The Vanderbilts and the Astors have modern equivalents, however he is sketchy on the facts: "Was it Steve Bezos and one of the others who had a rocket race to get to the moon? I thought, of course, it's just exactly like the Gilded Age when they were thundering down Fifth Avenue to prove whose carriage was faster."
In July 2021 Amazon billionaire Jeff Bezos was beaten into space by Richard Branson on his Virgin Galactic rocket.
Back in the UK, is this the final hurrah for Downton? "I've said goodbye to these characters so often. I thought the fifth series was the end, then I thought the sixth series was the end, then I thought the first film was the end. Woop, here we are again." Translation: let's not kill the golden goose before time.

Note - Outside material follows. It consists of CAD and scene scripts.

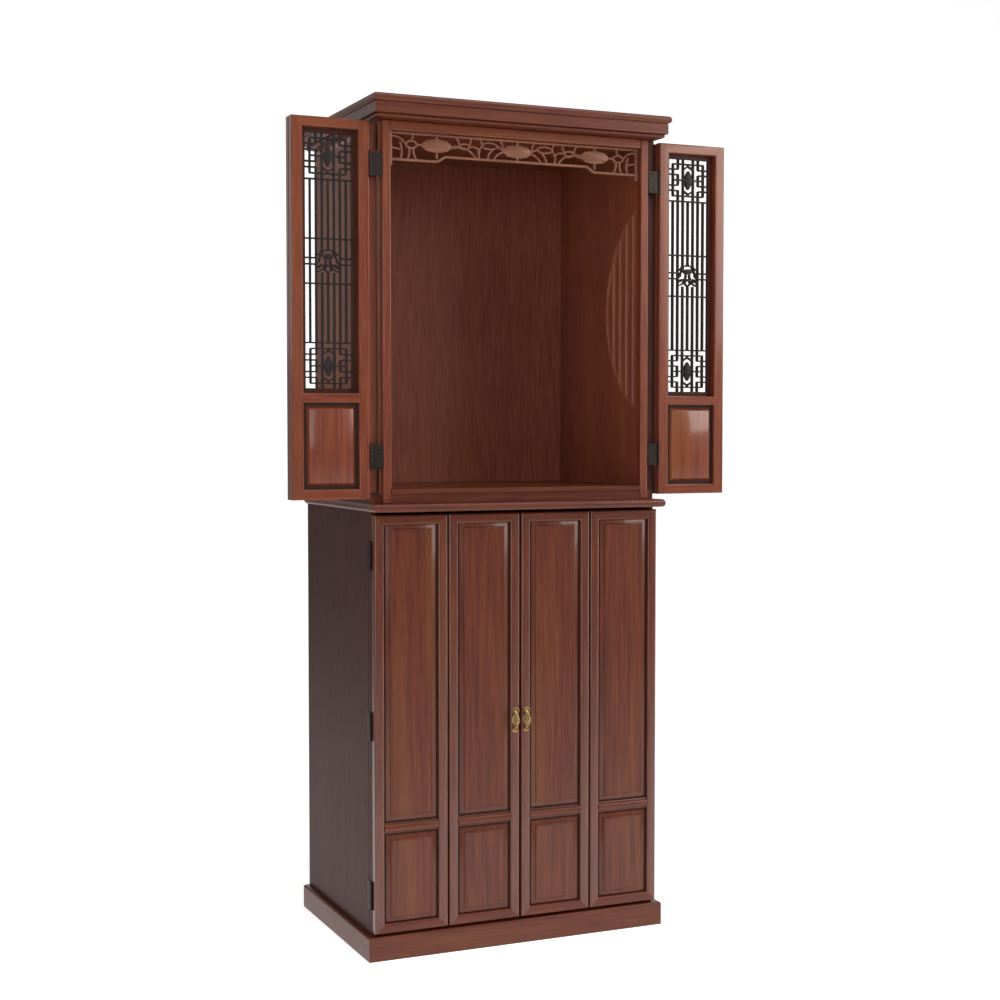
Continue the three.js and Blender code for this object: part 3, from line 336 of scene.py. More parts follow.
def lowerFrame(leaf, openings, look):
    # a mitred frame with a rounded outer edge and a smaller round at its inner edge,
    # and between its stiles a rail whose front is a half-round: depth is the sink times one minus the sine
    x0, x1, _, rear, z0, z1 = boxOf(f"{leaf}_frame")
    front = boxOf("plinth")[2]
    thick = (rear - front) / mm
    width = (openings[0][0] - x0) / mm
    railSink, shoulder = look["railSink"], look["railSink"] + look["railShoulder"]
    outer, inner, crown, backRound = look["outerRound"], look["innerRound"], look["crown"], look["backRound"]
    profile = np.concatenate([
        [(backRound, thick), (0, thick - backRound)],
        arc((outer, outer + crown), outer, 180, 270, 6),
        [(width / 2, 0)],
        arc((width - inner, inner + crown), inner, 270, 360, 6),
        [(width, look["quirk"]), (width + look["lip"], look["quirk"]), (width + look["lip"], look["tongue"]),
         (width, look["tongue"]), (width, thick)],
    ])
    ring = uprightRing((x0, x1, z0, z1), profile, front)
    upright, level = sideFaces(profile, closeRows=True)
    middle = (openings[0][3] + openings[1][2]) / 2
    half = (openings[1][2] - openings[0][3]) / 2 / mm
    t = np.radians(np.linspace(0, 180, 17))
    section = np.concatenate([
        [(-half, thick), (-half, shoulder)],
        np.stack([-look["railHeight"] / 2 * np.cos(t), railSink * (1 - np.sin(t))], -1),
        [(half, shoulder), (half, thick)],
    ])
    ends = np.array([openings[0][0] - look["railTenon"] * mm, openings[0][1] + look["railTenon"] * mm])
    count = len(section)
    rail = np.stack([np.repeat(ends[:, None], count, 1), np.tile(front + section[:, 1] * mm, (2, 1)),
                     np.tile(middle + section[:, 0] * mm, (2, 1))], -1)
    railFaces = gridFaces(2, count, closeColumns=True, caps=True)
    parts = [(ring, upright, 0), (ring, level, 1), (rail, railFaces, 1)]
    makePiece(f"{leaf}_stiles_and_rails", leaf, parts, [deepUp, deepLevel], [f"{leaf}_frame"],
              weld=False)


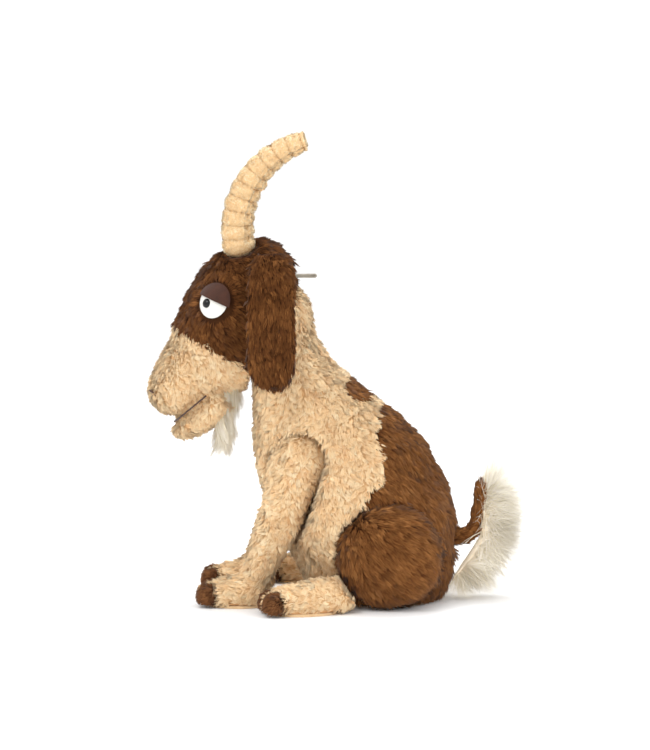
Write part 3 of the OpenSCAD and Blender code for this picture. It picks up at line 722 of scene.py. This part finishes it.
def onSpot(p):
    # inside the patch's outline, seen from the side, and near the middle of the back
    y, z = p[:, 1] - seatY, p[:, 2] - spot["raise"]
    outline = np.array(spot["outline"])
    inside = np.zeros(len(p), bool)
    j = len(outline) - 1
    for i in range(len(outline)):
        (yi, zi), (yj, zj) = outline[i], outline[j]
        crosses = (zi > z) != (zj > z)
        inside ^= crosses & (y < (yj - yi) * (z - zi) / (zj - zi + 1e-12) + yi)
        j = i
    return inside & (np.abs(p[:, 0]) < spot["halfWide"])


def onBase(p):
    return p[:, 2] < baseTop


def bodyPart(p):
    part = np.zeros(len(p), int)
    part[brownBack(p)] = 1
    part[onSpot(p)] = 2
    part[onBase(p)] = 3
    return part


mouth = {
    "along": (0.074, 0.082, 0.099, 0.109, 0.121), "up": (-0.034, -0.0267, -0.0239, -0.0215, -0.0215),
    "from": 0.072, "seamWave": 0.0008, "seamWaves": 700,
}


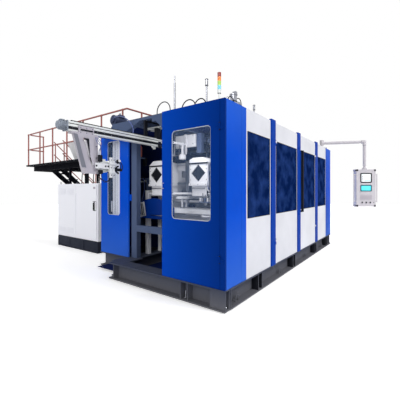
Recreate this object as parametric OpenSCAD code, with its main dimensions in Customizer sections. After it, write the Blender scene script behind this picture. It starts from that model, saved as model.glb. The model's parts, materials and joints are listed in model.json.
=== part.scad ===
// Double station extrusion blow moulding machine.
// Every module is laid out from the near front corner of the guard, with X along the operator
// side, Y to the rear and Z up. placed() then moves the origin under the die head.

/* [Machine frame] */
// Length of the guarding along the operator side
frame_l = 6000; // [5800:50:6400]
// Depth of the guarding
frame_w = 3400; // [3300:20:3700]
// Height of the guarding above the floor
guard_z = 2800; // [2760:10:2900]
// Height of the base beams
base_h = 300; // [280:5:320]
// Thickness of the levelling pads below the beams
pad_h = 15; // [10:1:25]
// Distance of the machine centre line from the front
head_y = 1600; // [1580:5:1620]
// How far the rear part of the near end is set back
step_l = 460; // [440:5:520]
// Depth of the front part of the near end
step_w = 2450; // [2420:5:2480]
// Width of a frame post or rail
post = 100; // [80:5:110]
// Flange width of the base beams
beam_b = 260; // [200:10:280]
// Flange thickness of the base beams
flange_t = 20; // [14:1:26]
// Web thickness of the base beams
web_t = 14; // [10:1:20]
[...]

Fellowes is also keen to get a mystery project with his 31-year-old son, Peregrine Kitchener-Fellowes, a film producer, off the ground. "I haven't been much help to him, which is quite impressive, I think. His first job was making coffee and parking cars on the set of Cinderella," he says. "And I think I was quite useful in that because I knew one of the producers but even then I didn't get him the job. I got him an interview."
However, Peregrine's cover as a regular flunkey on the 2015 Kenneth Branagh film was blown on day one. "Lily James [who played the title role] came out of the caravan on the first morning and said [Fellowes puts on a Violet Elizabeth Bott squeal], 'Peregrine, darling, what are you doing here?' "
In his 2002 Oscars speech, Fellowes described himself as "mean, moody and difficult" and it sounds as if he's obsessively focused when mid-project. "Working for an American company, you get about 47 times as many [script] notes. And that drives you mad, and you shout and throw things," he admits.
These days the workaholic grip is finally loosening, although he says that tireless ethic served him well over the years.
"I did get a lot done quite honestly. I did a lot of writing. Rather too much for some people, I'm sure."